Option A: Federating multiple instances of Clowder

In this case, for every unique storage backend, we require a small Clowder instance sitting in front of it to access the file bytes.

Each Clowder instance talks to a single storage backend, which houses the files uploaded to it.

From any other instance in the federation, we could offer the user an option to upload to any other instance that is also part of the federation.

Perhaps one Clowder instance works as the "master" for this federation, or maybe all Clowder instances join up with each other as peers.

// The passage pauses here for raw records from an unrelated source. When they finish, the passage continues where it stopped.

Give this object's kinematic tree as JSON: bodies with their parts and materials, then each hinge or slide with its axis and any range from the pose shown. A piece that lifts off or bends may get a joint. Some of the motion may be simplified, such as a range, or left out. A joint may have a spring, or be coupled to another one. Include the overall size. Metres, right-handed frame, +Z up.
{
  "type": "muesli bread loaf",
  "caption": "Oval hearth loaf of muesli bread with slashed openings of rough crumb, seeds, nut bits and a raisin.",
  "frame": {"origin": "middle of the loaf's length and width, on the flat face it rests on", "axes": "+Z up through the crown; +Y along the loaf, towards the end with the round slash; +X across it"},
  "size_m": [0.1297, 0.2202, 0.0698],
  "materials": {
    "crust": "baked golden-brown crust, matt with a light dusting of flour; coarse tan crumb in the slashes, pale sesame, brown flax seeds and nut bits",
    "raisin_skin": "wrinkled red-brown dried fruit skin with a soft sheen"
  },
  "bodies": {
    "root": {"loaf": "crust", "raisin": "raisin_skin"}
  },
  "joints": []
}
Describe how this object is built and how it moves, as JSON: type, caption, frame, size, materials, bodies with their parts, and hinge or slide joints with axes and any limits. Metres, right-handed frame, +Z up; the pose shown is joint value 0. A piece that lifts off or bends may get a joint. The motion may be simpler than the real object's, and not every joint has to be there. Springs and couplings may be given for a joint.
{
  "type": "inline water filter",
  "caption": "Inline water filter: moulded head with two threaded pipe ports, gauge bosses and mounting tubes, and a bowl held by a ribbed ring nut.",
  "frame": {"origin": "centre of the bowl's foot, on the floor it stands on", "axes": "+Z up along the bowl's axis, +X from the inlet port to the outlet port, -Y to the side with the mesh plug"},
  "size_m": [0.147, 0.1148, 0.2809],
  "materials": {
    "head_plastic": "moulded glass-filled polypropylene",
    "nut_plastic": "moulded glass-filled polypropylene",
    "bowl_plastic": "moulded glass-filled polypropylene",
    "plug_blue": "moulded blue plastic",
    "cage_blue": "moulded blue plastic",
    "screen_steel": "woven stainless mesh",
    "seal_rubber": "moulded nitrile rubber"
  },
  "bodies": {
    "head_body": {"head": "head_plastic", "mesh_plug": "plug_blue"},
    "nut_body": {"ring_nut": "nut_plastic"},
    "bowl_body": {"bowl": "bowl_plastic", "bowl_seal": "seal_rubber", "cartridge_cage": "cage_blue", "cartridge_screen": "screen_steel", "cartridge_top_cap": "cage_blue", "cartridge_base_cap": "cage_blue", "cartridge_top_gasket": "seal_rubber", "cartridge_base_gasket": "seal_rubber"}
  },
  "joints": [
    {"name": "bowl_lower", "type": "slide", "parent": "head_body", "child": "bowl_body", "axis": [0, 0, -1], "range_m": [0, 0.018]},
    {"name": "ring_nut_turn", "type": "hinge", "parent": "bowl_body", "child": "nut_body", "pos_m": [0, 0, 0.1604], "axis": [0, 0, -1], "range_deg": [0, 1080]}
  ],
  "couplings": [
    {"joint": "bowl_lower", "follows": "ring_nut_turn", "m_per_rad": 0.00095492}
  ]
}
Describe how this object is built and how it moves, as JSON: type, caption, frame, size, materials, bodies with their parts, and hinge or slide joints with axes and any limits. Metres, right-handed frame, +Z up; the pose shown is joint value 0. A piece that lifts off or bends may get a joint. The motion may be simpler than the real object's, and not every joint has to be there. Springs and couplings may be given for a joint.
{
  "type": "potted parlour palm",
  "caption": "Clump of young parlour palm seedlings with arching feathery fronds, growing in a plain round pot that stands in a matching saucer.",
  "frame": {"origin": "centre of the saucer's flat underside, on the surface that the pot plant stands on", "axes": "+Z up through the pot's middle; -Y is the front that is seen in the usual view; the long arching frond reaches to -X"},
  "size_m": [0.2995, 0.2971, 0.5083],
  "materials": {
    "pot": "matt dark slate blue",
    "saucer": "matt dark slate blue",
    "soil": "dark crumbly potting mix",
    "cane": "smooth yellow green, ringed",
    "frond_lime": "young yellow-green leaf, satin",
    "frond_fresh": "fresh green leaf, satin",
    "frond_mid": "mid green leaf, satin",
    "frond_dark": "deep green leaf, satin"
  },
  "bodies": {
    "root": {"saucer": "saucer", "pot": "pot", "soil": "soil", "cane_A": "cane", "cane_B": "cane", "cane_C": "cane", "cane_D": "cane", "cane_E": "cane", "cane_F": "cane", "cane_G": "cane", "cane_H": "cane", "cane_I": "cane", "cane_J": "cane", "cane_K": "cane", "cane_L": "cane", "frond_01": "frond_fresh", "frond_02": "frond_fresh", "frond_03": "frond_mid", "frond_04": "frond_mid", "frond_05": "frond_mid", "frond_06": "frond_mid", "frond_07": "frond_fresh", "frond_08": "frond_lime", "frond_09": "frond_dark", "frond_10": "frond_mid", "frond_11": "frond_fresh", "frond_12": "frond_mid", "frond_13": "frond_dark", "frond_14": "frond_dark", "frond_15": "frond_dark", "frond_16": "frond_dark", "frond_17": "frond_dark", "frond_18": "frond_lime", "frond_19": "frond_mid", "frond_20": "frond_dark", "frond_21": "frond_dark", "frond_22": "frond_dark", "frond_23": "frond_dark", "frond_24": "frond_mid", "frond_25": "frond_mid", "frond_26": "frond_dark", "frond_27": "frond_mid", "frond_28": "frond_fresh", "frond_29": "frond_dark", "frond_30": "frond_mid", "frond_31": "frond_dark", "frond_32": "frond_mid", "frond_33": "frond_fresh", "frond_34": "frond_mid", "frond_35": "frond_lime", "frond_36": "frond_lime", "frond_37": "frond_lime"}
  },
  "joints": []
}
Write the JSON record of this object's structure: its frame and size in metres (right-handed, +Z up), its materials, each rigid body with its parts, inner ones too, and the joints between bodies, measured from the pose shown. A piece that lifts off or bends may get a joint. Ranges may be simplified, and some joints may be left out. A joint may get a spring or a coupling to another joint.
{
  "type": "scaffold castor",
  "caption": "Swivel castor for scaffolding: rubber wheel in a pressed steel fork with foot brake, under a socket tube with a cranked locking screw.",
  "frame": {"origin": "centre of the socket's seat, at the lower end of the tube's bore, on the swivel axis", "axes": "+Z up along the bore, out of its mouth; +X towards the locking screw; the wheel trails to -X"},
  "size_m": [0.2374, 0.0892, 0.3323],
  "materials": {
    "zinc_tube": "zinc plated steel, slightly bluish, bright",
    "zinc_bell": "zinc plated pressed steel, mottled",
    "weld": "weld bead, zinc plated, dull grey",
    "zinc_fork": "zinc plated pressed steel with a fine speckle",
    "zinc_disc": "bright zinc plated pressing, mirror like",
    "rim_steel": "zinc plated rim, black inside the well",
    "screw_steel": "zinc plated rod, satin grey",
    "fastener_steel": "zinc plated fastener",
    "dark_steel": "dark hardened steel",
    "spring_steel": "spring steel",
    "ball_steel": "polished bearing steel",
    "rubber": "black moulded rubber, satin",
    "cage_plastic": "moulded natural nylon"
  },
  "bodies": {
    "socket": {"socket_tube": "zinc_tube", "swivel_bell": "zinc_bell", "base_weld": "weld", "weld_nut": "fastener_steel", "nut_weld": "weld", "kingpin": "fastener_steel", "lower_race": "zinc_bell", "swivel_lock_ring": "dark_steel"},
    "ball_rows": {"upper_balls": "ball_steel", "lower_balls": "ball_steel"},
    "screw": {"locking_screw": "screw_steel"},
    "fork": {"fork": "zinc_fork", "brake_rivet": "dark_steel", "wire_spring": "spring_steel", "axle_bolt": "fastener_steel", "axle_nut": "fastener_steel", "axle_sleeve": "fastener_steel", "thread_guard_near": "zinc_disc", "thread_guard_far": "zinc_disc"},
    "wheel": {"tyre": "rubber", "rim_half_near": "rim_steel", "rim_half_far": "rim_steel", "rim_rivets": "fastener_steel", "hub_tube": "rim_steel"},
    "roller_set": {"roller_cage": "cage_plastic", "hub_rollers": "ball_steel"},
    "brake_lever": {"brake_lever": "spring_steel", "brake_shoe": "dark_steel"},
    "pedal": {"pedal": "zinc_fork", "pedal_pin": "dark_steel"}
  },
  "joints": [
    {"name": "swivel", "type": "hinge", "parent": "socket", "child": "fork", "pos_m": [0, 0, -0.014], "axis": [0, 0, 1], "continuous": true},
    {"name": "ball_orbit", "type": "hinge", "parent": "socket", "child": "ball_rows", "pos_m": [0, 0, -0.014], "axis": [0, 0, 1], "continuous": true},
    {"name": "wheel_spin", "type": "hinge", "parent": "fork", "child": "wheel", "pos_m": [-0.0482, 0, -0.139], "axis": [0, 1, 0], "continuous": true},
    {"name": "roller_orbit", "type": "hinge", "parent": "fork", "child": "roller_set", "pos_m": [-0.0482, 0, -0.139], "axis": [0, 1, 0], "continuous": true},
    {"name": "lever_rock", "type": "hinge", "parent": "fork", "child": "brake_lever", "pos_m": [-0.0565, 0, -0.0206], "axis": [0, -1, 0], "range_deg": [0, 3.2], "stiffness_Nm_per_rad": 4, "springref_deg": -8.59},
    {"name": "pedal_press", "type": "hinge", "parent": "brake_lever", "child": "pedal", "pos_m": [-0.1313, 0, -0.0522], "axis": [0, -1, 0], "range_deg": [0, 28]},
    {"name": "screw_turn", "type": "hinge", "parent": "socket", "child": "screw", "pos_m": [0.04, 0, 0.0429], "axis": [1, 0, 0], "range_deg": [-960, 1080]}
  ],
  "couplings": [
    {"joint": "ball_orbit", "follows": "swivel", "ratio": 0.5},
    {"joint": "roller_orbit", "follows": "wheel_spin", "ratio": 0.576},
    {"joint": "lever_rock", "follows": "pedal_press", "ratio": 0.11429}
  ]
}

This case likely has the most unanswered questions, as it is likely that a discussion regarding "federating multiple instances of Clowder" would mean something different to every project.

Open Questions:

  • Should we display files from federated instances across instances bounds? Are there concerns with sharing at this level?
  • Can we guarantee that configuration between instances is synchronized? What if one instance is private and another public - is federating prohibited in this case?
  • Can we guarantee that software version between instances are synchronized? What if one instance is running 1.5.2 and 1.6.1 - is federating prohibited in this case?
  • What do we do if an instance in the federation becomes unavailable or unstable? Can we mitigate instability between instances?
  • Are we only federating files? Wouldn't we also need to share datasets/spaces/collections/folders to preserve the hierarchies between files?
  • Could we add a sort of "virtual collection" in Clowder that works as a symbolic link to another Clowder instance?
    • Reasoning: this would allow us to easily list the Datasets/Files from another Clowder instance with minor modifications to the UI

Option B: Configure all possible storage, let user choose when uploading

We could choose to limit the scope of this task enough to make it achievable very quickly while we work to answer the larger questions about federation.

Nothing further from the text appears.